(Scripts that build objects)
>> Begin

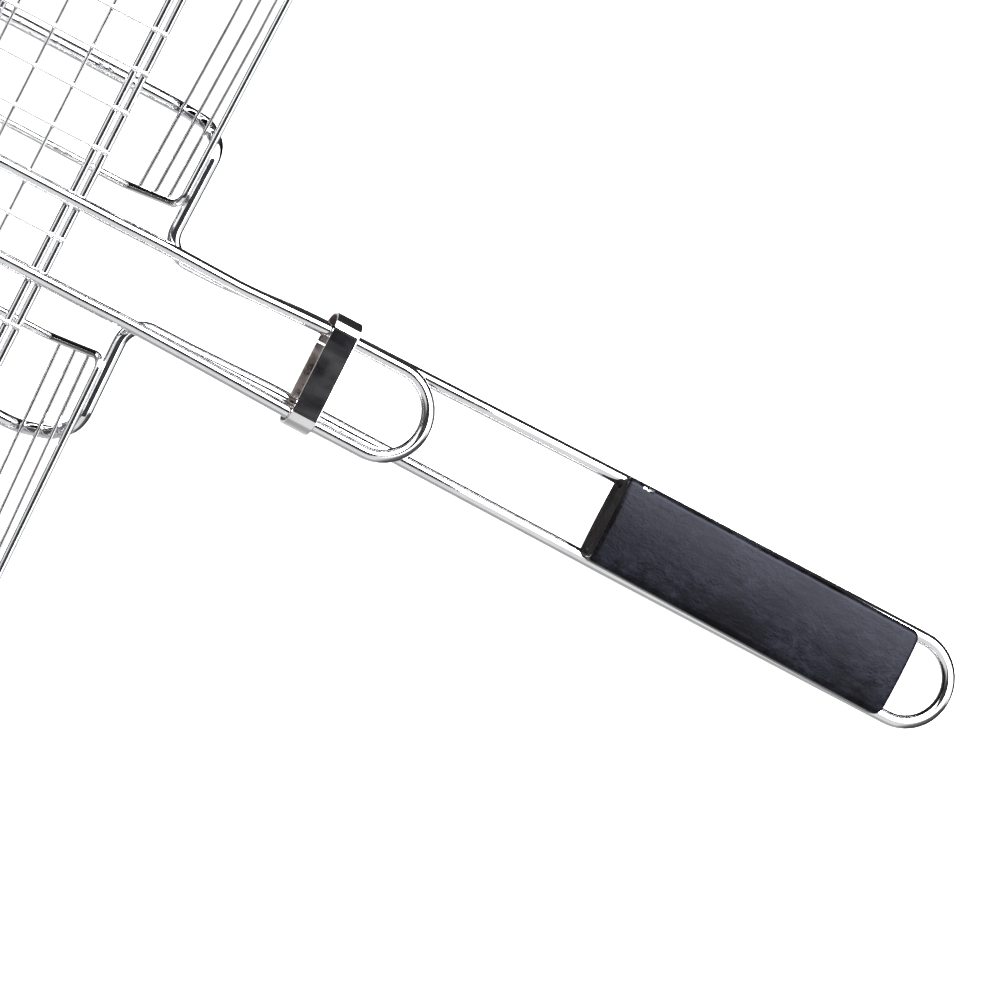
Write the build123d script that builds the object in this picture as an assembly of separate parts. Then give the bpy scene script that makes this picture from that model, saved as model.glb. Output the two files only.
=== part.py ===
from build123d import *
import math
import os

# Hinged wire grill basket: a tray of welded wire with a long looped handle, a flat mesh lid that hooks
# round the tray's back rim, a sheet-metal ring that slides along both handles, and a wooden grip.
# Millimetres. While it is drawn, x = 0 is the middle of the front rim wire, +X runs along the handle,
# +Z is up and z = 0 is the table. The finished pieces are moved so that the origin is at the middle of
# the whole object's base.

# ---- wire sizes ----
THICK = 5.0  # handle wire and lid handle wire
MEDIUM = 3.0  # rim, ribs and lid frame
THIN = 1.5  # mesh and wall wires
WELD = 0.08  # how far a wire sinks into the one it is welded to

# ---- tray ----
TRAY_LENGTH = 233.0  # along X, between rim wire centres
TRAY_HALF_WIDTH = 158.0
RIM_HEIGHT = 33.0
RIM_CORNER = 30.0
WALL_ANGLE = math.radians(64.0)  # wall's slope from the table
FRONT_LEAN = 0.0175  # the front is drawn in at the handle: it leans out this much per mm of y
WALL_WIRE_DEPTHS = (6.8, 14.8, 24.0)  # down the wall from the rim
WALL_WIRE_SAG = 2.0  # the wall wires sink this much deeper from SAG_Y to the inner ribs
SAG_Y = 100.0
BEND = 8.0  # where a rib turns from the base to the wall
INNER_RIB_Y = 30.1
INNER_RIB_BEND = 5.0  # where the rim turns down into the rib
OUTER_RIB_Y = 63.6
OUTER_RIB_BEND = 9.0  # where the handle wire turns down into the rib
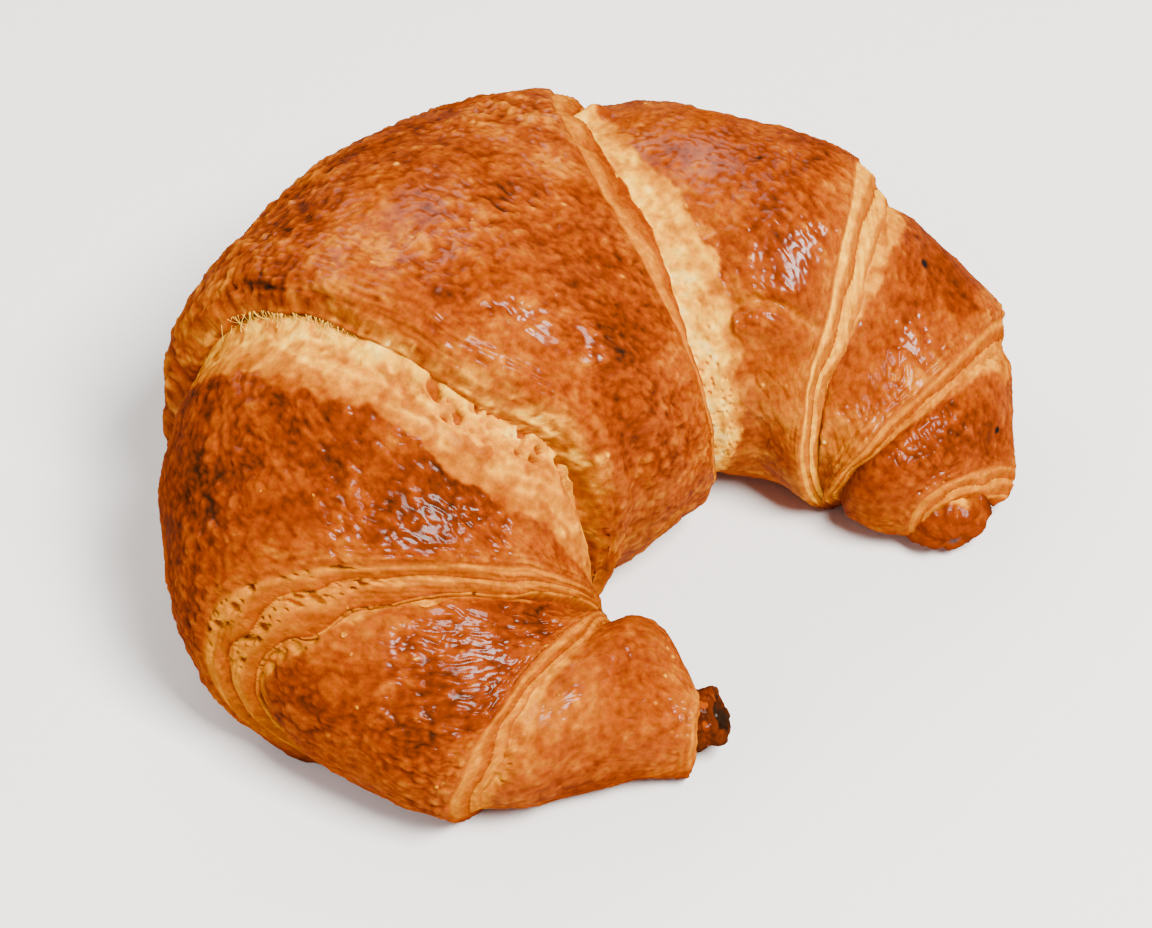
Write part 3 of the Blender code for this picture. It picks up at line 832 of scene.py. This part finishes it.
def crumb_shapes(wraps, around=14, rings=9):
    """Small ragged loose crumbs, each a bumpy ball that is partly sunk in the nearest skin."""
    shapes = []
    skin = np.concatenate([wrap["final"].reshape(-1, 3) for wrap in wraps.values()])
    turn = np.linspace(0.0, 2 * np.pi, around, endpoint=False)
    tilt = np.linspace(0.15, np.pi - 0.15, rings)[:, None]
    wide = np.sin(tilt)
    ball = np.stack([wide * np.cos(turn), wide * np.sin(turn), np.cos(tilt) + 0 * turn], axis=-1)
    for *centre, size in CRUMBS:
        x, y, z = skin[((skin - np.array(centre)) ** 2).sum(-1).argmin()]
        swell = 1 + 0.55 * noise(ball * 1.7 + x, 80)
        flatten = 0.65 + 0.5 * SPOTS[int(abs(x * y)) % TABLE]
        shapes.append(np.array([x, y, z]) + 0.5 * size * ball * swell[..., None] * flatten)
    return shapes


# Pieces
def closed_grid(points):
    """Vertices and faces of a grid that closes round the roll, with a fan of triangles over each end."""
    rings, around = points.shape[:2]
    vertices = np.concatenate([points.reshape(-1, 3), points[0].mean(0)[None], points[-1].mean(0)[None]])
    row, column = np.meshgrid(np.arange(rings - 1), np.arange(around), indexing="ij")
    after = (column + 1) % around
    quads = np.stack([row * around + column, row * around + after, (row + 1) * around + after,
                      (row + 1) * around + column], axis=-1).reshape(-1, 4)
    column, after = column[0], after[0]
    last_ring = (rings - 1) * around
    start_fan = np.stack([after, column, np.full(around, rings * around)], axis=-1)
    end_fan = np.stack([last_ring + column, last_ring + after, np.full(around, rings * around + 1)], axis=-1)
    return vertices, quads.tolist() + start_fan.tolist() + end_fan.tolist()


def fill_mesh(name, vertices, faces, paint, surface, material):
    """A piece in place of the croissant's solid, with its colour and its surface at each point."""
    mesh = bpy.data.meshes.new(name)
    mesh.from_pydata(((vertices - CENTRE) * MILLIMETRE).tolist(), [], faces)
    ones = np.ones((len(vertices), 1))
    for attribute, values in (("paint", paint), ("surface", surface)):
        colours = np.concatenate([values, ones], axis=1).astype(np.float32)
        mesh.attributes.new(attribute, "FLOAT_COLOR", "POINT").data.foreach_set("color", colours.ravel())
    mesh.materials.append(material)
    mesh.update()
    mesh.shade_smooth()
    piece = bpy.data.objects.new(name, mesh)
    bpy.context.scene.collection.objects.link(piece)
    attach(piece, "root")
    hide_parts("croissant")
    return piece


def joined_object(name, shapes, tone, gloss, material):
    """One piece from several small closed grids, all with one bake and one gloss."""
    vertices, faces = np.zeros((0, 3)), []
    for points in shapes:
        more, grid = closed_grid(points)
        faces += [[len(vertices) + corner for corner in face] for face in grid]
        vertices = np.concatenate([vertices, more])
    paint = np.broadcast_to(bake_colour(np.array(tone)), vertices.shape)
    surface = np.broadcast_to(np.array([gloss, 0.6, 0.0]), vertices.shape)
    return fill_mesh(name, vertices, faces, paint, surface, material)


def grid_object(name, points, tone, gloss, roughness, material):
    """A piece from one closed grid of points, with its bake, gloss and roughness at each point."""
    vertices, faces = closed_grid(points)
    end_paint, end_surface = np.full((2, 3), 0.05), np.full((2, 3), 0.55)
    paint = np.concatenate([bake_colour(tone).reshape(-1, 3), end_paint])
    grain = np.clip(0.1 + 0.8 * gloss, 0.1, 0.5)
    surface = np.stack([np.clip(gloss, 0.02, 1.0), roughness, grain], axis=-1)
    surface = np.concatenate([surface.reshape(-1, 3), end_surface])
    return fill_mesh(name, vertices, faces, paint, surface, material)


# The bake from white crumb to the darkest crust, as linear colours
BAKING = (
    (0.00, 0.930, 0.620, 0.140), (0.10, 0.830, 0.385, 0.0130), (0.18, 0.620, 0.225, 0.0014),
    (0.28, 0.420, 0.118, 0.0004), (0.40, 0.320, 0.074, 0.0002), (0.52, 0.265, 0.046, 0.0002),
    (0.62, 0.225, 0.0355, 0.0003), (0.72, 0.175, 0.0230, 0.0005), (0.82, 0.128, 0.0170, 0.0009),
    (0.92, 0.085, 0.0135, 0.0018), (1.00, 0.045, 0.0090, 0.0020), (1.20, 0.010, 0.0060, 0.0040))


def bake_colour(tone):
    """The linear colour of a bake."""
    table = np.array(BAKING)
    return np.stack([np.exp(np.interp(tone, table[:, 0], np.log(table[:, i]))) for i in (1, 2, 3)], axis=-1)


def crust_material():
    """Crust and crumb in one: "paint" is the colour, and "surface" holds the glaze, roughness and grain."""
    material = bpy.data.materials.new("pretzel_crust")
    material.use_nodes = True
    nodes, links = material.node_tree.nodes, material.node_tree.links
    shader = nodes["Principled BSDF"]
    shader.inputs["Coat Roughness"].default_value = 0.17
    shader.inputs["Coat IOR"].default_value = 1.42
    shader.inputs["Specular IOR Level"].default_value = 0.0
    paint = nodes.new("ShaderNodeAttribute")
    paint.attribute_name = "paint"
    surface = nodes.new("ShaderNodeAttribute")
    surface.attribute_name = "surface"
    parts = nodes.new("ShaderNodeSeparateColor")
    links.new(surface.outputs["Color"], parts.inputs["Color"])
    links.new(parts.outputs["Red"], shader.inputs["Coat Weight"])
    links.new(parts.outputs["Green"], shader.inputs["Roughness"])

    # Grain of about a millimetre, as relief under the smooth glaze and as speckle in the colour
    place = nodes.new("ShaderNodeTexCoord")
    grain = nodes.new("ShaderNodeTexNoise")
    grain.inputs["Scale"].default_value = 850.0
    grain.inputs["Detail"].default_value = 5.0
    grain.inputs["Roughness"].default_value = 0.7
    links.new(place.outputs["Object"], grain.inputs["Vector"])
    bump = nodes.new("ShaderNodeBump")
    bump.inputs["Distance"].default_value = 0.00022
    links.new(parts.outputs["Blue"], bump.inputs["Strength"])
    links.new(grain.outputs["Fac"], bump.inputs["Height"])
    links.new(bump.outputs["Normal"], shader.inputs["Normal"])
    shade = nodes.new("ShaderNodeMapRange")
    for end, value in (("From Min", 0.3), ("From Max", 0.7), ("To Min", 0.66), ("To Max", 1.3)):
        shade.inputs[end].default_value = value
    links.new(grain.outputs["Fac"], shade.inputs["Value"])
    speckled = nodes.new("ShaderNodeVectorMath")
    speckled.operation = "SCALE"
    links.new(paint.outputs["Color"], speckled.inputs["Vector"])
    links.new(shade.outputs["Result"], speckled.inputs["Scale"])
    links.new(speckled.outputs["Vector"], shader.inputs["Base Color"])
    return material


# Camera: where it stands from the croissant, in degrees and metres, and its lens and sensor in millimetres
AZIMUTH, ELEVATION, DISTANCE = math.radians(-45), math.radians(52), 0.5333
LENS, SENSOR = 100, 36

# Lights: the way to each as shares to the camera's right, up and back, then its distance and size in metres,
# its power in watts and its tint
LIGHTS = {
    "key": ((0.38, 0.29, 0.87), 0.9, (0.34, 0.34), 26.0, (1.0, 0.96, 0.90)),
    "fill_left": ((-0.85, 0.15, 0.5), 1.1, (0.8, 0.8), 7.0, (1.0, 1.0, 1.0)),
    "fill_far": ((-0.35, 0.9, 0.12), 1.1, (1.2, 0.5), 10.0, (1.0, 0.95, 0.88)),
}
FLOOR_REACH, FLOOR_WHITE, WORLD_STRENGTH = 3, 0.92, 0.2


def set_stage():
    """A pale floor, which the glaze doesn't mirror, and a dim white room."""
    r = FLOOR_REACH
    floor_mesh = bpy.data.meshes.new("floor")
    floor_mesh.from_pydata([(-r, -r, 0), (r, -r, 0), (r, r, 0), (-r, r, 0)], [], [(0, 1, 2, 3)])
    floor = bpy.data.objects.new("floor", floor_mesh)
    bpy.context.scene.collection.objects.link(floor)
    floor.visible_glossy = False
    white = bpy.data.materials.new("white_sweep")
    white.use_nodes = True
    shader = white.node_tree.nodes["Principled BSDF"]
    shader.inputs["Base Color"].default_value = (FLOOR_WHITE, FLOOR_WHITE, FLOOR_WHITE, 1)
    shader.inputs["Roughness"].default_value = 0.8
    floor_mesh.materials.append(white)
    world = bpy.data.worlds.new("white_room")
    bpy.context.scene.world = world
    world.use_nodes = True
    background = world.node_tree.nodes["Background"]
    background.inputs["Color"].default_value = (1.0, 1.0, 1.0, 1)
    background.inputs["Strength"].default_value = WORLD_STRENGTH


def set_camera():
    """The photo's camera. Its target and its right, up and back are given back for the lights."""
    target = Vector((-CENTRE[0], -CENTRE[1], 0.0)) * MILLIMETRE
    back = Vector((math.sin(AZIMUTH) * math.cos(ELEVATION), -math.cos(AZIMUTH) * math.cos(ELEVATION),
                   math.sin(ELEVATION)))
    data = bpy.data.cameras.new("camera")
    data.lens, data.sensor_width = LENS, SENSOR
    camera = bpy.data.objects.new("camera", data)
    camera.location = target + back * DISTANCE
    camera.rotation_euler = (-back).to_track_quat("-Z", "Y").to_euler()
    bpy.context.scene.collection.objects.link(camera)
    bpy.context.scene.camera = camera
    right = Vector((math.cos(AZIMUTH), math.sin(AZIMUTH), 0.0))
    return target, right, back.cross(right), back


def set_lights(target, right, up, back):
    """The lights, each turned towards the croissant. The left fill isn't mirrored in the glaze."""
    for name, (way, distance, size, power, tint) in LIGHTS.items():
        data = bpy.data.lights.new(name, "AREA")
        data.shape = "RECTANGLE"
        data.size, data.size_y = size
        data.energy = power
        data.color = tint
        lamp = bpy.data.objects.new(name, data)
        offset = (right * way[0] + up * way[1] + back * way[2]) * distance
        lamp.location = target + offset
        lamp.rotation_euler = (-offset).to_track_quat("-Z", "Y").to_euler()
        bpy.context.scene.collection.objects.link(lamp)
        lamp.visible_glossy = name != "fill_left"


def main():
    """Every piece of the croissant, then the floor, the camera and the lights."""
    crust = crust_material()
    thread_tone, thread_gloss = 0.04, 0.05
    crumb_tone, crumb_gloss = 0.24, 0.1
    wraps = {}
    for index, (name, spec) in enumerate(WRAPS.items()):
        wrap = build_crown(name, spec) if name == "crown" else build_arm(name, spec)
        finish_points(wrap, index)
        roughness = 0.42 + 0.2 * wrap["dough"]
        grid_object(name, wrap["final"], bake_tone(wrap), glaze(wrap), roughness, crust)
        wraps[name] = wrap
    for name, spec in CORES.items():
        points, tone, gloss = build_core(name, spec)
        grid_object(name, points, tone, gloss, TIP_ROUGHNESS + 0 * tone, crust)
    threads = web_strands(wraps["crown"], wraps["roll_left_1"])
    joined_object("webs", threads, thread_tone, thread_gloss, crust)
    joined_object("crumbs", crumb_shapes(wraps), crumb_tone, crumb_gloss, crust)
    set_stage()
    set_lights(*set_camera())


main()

>> End

Short task: Pick out every line above that contains the word "croissant" and copy it.

Completed exercise:
    """A piece in place of the croissant's solid, with its colour and its surface at each point."""
    hide_parts("croissant")
# Camera: where it stands from the croissant, in degrees and metres, and its lens and sensor in millimetres
    """The lights, each turned towards the croissant. The left fill isn't mirrored in the glaze."""
    """Every piece of the croissant, then the floor, the camera and the lights."""